Reality shows like "Superstar K", top, and "Project Runway Korea", above, have dominated Korean television in recent years. But many reality shows are having trouble with spoiler leaks on social networking services, which producers fear will eventually drag down viewership. [JoongAng Ilbo]

MBC is not alone in its battle against spoilers. Producers of the KBS show "One Night, Two Days" said they've recently come up with a plan to prevent leaks.

On the reality show, which claims the highest audience ratings among all Sunday prime-time shows on the three major networks, six male celebrities travel around Korea every week and are put in challenging situations, such as in one episode when they were forced to sleep outside in sub-zero temperatures.

Producers used to notify the stars and staff of the filming location a week before the show's air date. The show's personnel have started getting notice just 24 hours in advance.

"Spoilers are the biggest concern for the show's producers", said KBS official Park Jung-jae. "For this reason, they even deny access to reporters planning articles who want to follow the program".

And it's not just reality shows that face this challenge. Drama series are also struggling with leaked information on social media sites.

When "Secret Garden", which came to an end earlier this year, was nearing its final episode, an abundance of spoilers about the finale circulated on the Web.

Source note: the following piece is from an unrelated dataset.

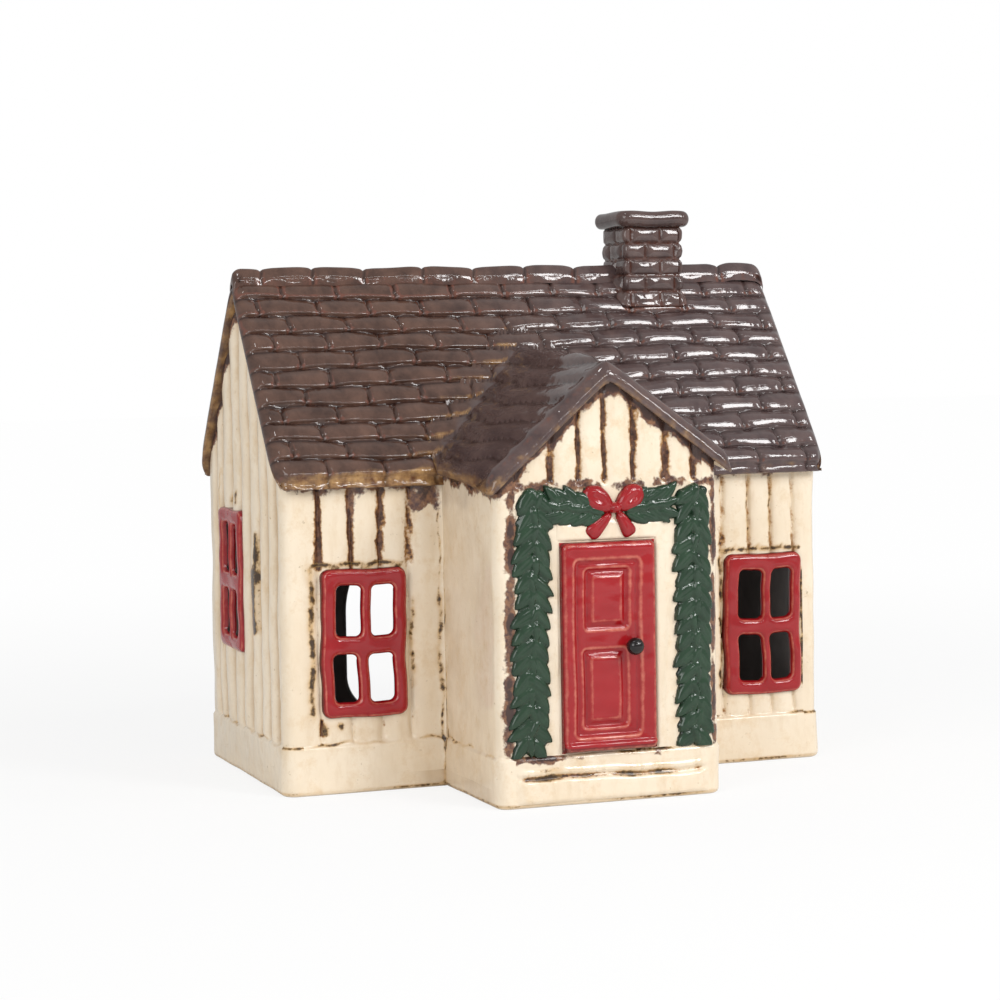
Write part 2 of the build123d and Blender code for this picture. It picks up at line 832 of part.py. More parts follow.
# Doorstep
def door_step():
    """Two shallow treads set in the plinth, parted by a sunk joint."""
    face = porch_y - plinth_projection
    back = face + step_recess
    lower = block(step_left_x, step_right_x, face, back, foot_chamfer,
                  step_split_height - step_joint)
    core = block(step_left_x, step_right_x, back - step_recess / 2, back,
                 foot_chamfer, plinth_height)
    upper = block(step_left_x, step_right_x, face + step_tread_back, back,
                  step_split_height, plinth_height)
    lower = fillet(lower.edges().filter_by(Axis.X).group_by(Axis.Y)[0],
                   step_edge_round)
    upper = fillet(upper.edges().filter_by(Axis.X).group_by(Axis.Y)[0],
                   step_edge_round)
    return lower + core + upper


# Tealight
tealight_y = front_y + tealight_from_front


def turned(points):
    """A turned piece from (radius, height) points above the floor."""
    face = make_face(Polyline(*[(r, 0, z) for r, z in points], close=True))
    return Pos(0, tealight_y, base_thickness) * revolve(face, Axis.Z)


def tealight_cup():
    """The thin drawn cup, whose rim stands out in a small bead."""
    inside = cup_radius - cup_wall
    points = [(0, 0), (cup_radius, 0), (cup_radius, cup_height - 2 * cup_bead)]
    points += [(cup_radius + cup_bead, cup_height - cup_bead)]
    points += [(cup_radius, cup_height), (inside, cup_height)]
    points += [(inside, cup_wall), (0, cup_wall)]
    return turned(points)


def tealight_wax():
    """The wax, a little dished, cast round the sustainer and the wick."""
    low = cup_wall
    radius = cup_radius - cup_wall - wax_gap
    top = low + wax_height
    plate = sustainer_radius + wax_gap
    collar = sustainer_collar_radius + wax_gap
    plate_top = low + sustainer_thickness + wax_gap
    collar_top = low + sustainer_collar_height + wax_gap
    bore = wick_radius + wax_gap
    points = [(plate, low), (radius, low), (radius, top)]
    points += [(bore, top - wax_dish), (bore, collar_top), (collar, collar_top)]
    points += [(collar, plate_top), (plate, plate_top)]
    return turned(points)


def wick_sustainer():
    """The small plate with a collar that holds the wick upright."""
    low = cup_wall
    bore = wick_radius
    points = [(0, low), (sustainer_radius, low)]
    points += [(sustainer_radius, low + sustainer_thickness)]
    points += [(sustainer_collar_radius, low + sustainer_thickness)]
    points += [(sustainer_collar_radius, low + sustainer_collar_height)]
    points += [(bore + wax_gap, low + sustainer_collar_height)]
    points += [(bore + wax_gap, low + sustainer_thickness)]
    points += [(0, low + sustainer_thickness)]
    return turned(points)


def tealight_wick():
    """The wick, from the sustainer to above the wax."""
    low = cup_wall + sustainer_thickness
    top = cup_wall + wax_height - wax_dish + wick_above_wax
    return turned([(0, low), (wick_radius, low), (wick_radius, top), (0, top)])


def write(shape, node):
    export_step(shape, f"parts/{node}.step")


def main():
    os.makedirs("parts", exist_ok=True)
    write(base_slab(), "base_slab")
    write(gable_wall(-1), "left_gable_wall")
    write(gable_wall(1), "right_gable_wall")
    write(front_left_wall(), "front_left_wall")
    write(front_right_wall(), "front_right_wall")
    write(rear_wall(), "rear_wall")
    write(porch_side_wall(-1), "porch_left_wall")
    write(porch_side_wall(1), "porch_right_wall")
    write(porch_front_wall(), "porch_front_wall")
    write(front_roof_slope(), "front_roof_slope")
    write(rear_roof_slope(), "rear_roof_slope")
    write(ridge_tiles(), "ridge_tiles")
    write(porch_roof_slope(-1), "porch_roof_left")
    write(porch_roof_slope(1), "porch_roof_right")
    write(chimney_stack(), "chimney_stack")
    write(chimney_cap(), "chimney_cap")
    grille = window_grille()
    left_place = front_window_place(front_left_window_x, front_left_window_z)
    right_place = front_window_place(front_right_window_x, front_right_window_z)
    write(left_place * grille, "front_left_window")
    write(right_place * grille, "front_right_window")
    write(gable_window_place() * grille, "gable_window")
    write(door_surround(), "door_surround")
    write(door_leaf(), "door_leaf")
    write(door_knob(), "door_knob")
    write(garland(garland_left_outer_x, garland_left_inner_x, garland_bottom,
                  garland_top, garland_tuft_count), "garland_left")
    write(garland(garland_right_inner_x, garland_right_outer_x, garland_bottom,
                  garland_top, garland_tuft_count), "garland_right")
    bow_clear = bow_field_half + piece_gap
    write(garland_swag(garland_left_inner_x + piece_gap, bow_x - bow_clear),
          "garland_left_swag")
    write(garland_swag(garland_right_inner_x - piece_gap, bow_x + bow_clear),
          "garland_right_swag")
    write(bow(), "bow")
    write(door_step(), "door_step")
    write(tealight_cup(), "tealight_cup")
    write(tealight_wax(), "tealight_wax")
    write(wick_sustainer(), "wick_sustainer")
    write(tealight_wick(), "tealight_wick")


main()
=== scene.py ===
"""Ceramic tealight house with a porch, a chimney and a tealight inside.

Every visible face is a glazed clay surface worked out with numpy in
millimetres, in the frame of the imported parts, and laid over its own part.
"""
from math import atan2, cos, hypot, pi, radians, sin, tan

import bpy
import numpy as np
from mathutils import Matrix

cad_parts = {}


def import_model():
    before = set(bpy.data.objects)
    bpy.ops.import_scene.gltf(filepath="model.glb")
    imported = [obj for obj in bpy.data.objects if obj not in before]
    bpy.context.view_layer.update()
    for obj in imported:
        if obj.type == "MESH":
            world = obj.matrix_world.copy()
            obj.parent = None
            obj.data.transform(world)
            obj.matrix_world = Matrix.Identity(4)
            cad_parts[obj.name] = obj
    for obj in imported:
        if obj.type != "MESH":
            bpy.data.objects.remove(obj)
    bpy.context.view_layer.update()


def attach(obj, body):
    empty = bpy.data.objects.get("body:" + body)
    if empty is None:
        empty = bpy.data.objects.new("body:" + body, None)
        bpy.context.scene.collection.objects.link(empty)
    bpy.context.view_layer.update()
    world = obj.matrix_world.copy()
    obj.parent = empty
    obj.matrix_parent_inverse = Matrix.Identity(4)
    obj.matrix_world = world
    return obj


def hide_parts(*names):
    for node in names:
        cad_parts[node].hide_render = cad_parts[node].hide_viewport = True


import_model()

mm = 0.001

# Planes of the walls in mm: x to the right, y to the back, z up
front_y = -17.6
rear_y = 57.4
ridge_y = 19.9
porch_y = -57.4
side_x = 75.0
wall = 4.5
inner_x = side_x - wall
corner = 3.0
porch_left = -32.3
porch_right = 27.2
floor_top = 4.5
plinth_top = 12.5
plinth_proud = 0.6
roof_lap = 0.6
porch_lap = 0.9
far_joint = np.array([500.0])  # off every wall: boards without joints

# Heights up to which the rows of a wall run level
wall_level = 77.0
porch_side_level = 74.0
porch_front_level = 76.5

# Openings through the walls, each from, to, sill and head
left_hole = (-64.0, -43.8, 21.0, 56.2)
right_hole = (48.4, 68.4, 19.8, 54.8)
gable_hole = (21.0, 40.8, 34.2, 69.2)
rear_opening = (-36.8, 36.8, 10.4, 63.2)
rear_radii = (10.0, 10.0, 25.0, 25.0)

# Main roof
roof_thick = 3.4
eave_y = -20.9
eave_z = 81.5
soffit_z = 78.0
apex_z = 134.0
verge_x = 77.2
roof_run = ridge_y - eave_y
roof_pitch = atan2(apex_z - eave_z, roof_run)
slope_length = hypot(roof_run, apex_z - eave_z)
courses = 11
ridge_leg = 3.2
exposure = (slope_length - ridge_leg) / courses  # of each course, up the slope
roof_drop = roof_thick / cos(roof_pitch)
shingle = 15.0  # width of one

# Porch roof
porch_apex_x = -2.55
porch_apex_z = 108.7
porch_climb = 3.7
porch_nose_y = -59.2
porch_back_y = 4.0
porch_eave_x = {-1: -34.6, 1: 30.9}
porch_eave_z = {-1: 80.0, 1: 83.8}
porch_fascia = {-1: 2.4, 1: 2.6}

# Chimney
stack_x = (32.0, 49.4)
stack_y = (11.45, 28.35)
stack_wall = 4.2
stack_foot = 123.3
stack_corner = 1.3
cap_z = (145.0, 149.3)
cap_reach = 2.1

# Reliefs laid on the porch front, and the tealight's axis
relief_step = 0.27
nowhere = -0.8  # height of a relief's grid where nothing stands
tealight_at = (0.0, 14.4, 0.0)


def srgb(code):
    """Linear red, green, blue and alpha of an sRGB hex code."""
    parts = np.array([int(code[k:k + 2], 16) / 255.0 for k in (1, 3, 5)])
    low = parts / 12.92
    high = ((parts + 0.055) / 1.055) ** 2.4
    return (*np.where(parts <= 0.04045, low, high).tolist(), 1.0)


def ramp(low, high, t):
    """0 below low, 1 above high, and 3t^2 - 2t^3 between them."""
    t = np.clip((t - low) / (high - low), 0.0, 1.0)
    return t * t * (3.0 - 2.0 * t)


def nearest(t, marks):
    """Distance from each t to the nearest mark."""
    return np.min(np.abs(np.asarray(t)[..., None] - np.asarray(marks)), axis=-1)


def hump(t, width):
    """A bell 1 high at t = 0: exp(-(t / width)^2)."""
    return np.exp(-(t / width) ** 2)


def quarter_round(d, radius):
    """Drop of a rounded edge at distance d inside it: r - sqrt(r^2 - (r - d)^2)."""
    inside = np.clip(1.0 - d / radius, 0.0, 1.0)
    return radius * (1.0 - np.sqrt(1.0 - inside ** 2))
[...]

But "Project Runway Korea", the Korean version of the U.S. reality show that airs every Saturday on cable channel OnStyle, has set a precedent in averting spoilers.

Since its inception, staff members, contestants and the judges' managers and stylists have had to sign nondisclosure agreements saying that they will not reveal the content of a show before its air date.

"Spoilers are fatal to reality programs", said Han Su-kyung at OnStyle. "The core of these programs is watching who's going to be eliminated. About 100 people or so have signed nondisclosure agreements so far for this season".

The show's nondisclosure agreement states that anyone revealing any part of the program before its air date will have to pay the production costs for season three, or about 1 billion won ($840,336).

"This is our third season and everyone knows that [leaking information] doesn't do us any good", said Han. "But it's hard to be free of spoilers, no matter how tight our security is".